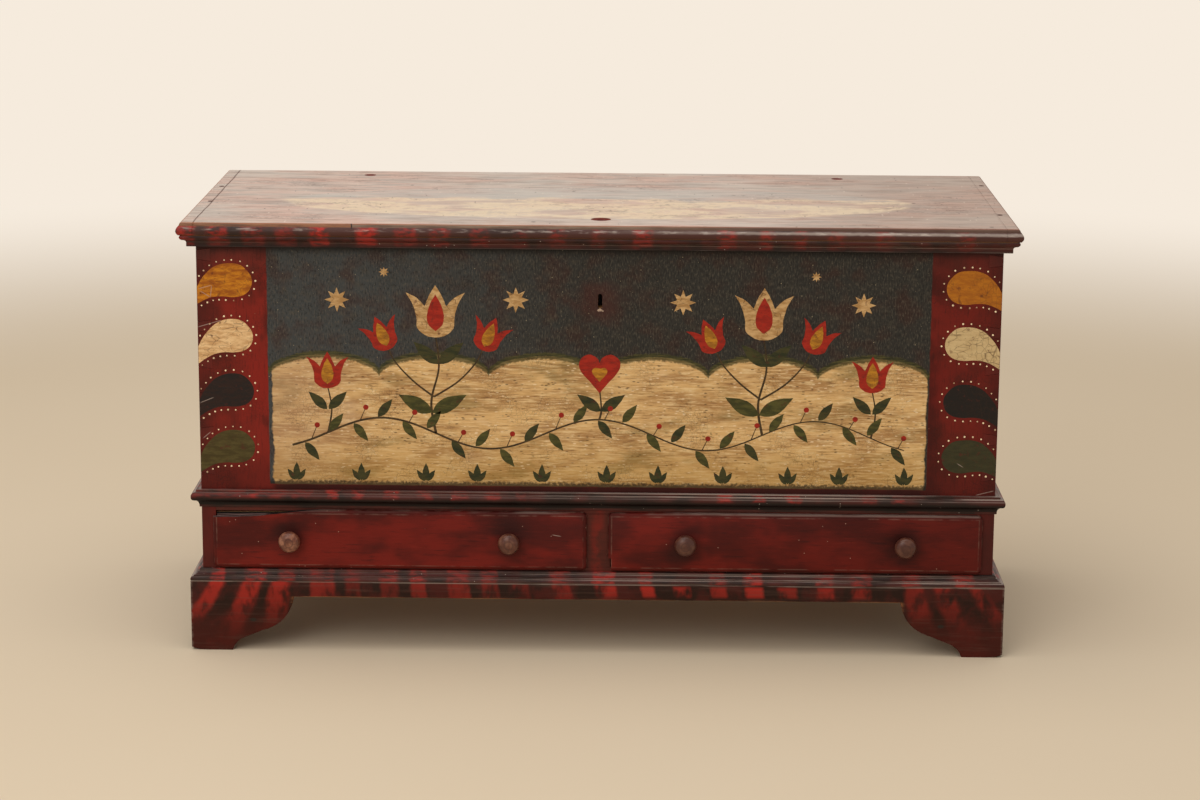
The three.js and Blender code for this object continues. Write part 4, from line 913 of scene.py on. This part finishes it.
PLINTH_HALF = HALF_CASE + PLINTH_OUT
left_feet = [(p.x - PLINTH_HALF, p.y) for p in worn_foot]
front_outline = [(-PLINTH_HALF, PLINTH_TOP), *left_feet, *[(-x, z) for x, z in reversed(left_feet)]]
front_outline.append((PLINTH_HALF, PLINTH_TOP))
piece = sawn("plinth", [front_outline], -PLINTH_OUT, PLINTH_OUT + PLINTH_IN, 0.8)
for side in (-1, 1):
    clip(piece, spot(side * (HALF_CASE - MITRE_GAP), 0, 0), (side, 1, 0))
settle(piece, "plinth_front_board", "case", plinth_coat, ["plinth_front"], 40)
side_outline = [(-PLINTH_OUT, PLINTH_TOP), *[(p.x - PLINTH_OUT, p.y) for p in worn_foot]]
side_outline += [(BACK_EDGE - p.x, p.y) for p in reversed(square_foot)] + [(BACK_EDGE, PLINTH_TOP)]
for side, end in ENDS:
    near = PLINTH_HALF - PLINTH_OUT - PLINTH_IN if side > 0 else -PLINTH_HALF
    piece = sawn("plinth", [side_outline], near, PLINTH_OUT + PLINTH_IN, 0.8, True)
    clip(piece, spot(side * (HALF_CASE + MITRE_GAP), 0, 0), (-side, -1, 0))
    settle(piece, f"plinth_{end}_board", "case", plinth_side_coat, [f"plinth_{end}"], 40)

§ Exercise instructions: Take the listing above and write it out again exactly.

§ Full output:
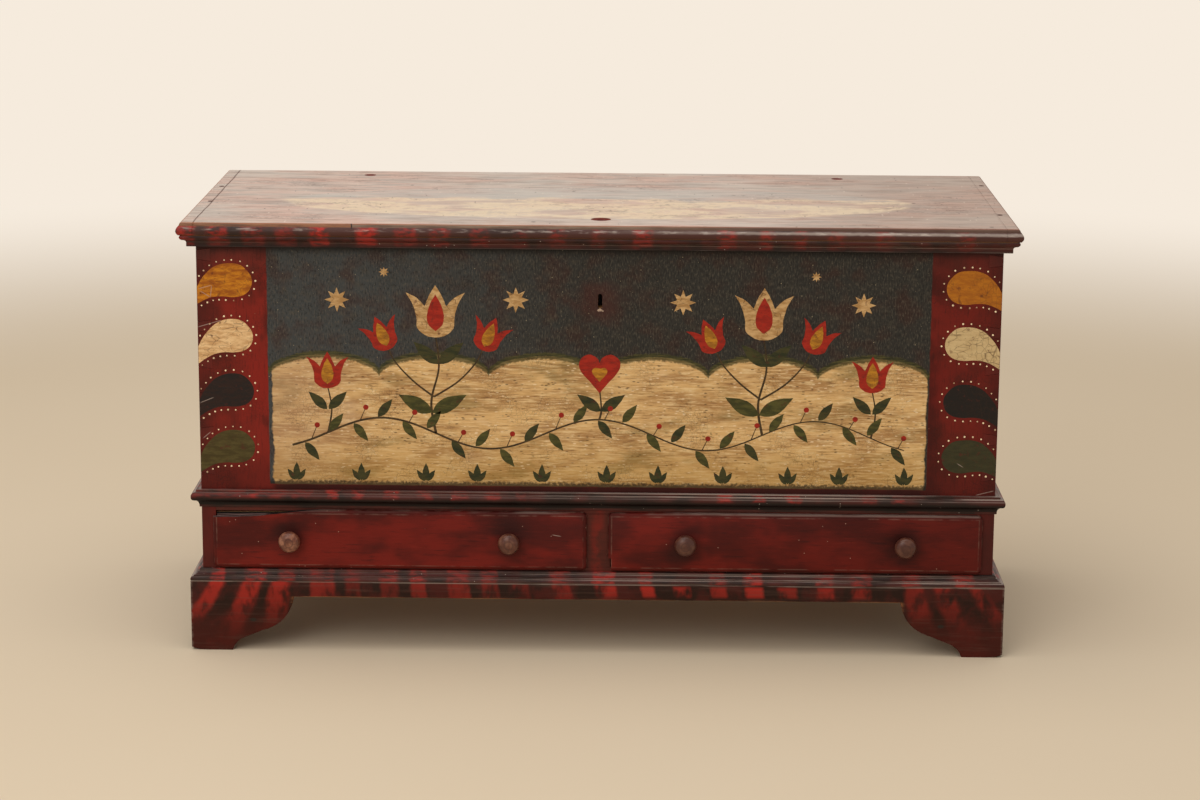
The three.js and Blender code for this object continues. Write part 4, from line 913 of scene.py on. This part finishes it.
PLINTH_HALF = HALF_CASE + PLINTH_OUT
left_feet = [(p.x - PLINTH_HALF, p.y) for p in worn_foot]
front_outline = [(-PLINTH_HALF, PLINTH_TOP), *left_feet, *[(-x, z) for x, z in reversed(left_feet)]]
front_outline.append((PLINTH_HALF, PLINTH_TOP))
piece = sawn("plinth", [front_outline], -PLINTH_OUT, PLINTH_OUT + PLINTH_IN, 0.8)
for side in (-1, 1):
    clip(piece, spot(side * (HALF_CASE - MITRE_GAP), 0, 0), (side, 1, 0))
settle(piece, "plinth_front_board", "case", plinth_coat, ["plinth_front"], 40)
side_outline = [(-PLINTH_OUT, PLINTH_TOP), *[(p.x - PLINTH_OUT, p.y) for p in worn_foot]]
side_outline += [(BACK_EDGE - p.x, p.y) for p in reversed(square_foot)] + [(BACK_EDGE, PLINTH_TOP)]
for side, end in ENDS:
    near = PLINTH_HALF - PLINTH_OUT - PLINTH_IN if side > 0 else -PLINTH_HALF
    piece = sawn("plinth", [side_outline], near, PLINTH_OUT + PLINTH_IN, 0.8, True)
    clip(piece, spot(side * (HALF_CASE + MITRE_GAP), 0, 0), (-side, -1, 0))
    settle(piece, f"plinth_{end}_board", "case", plinth_side_coat, [f"plinth_{end}"], 40)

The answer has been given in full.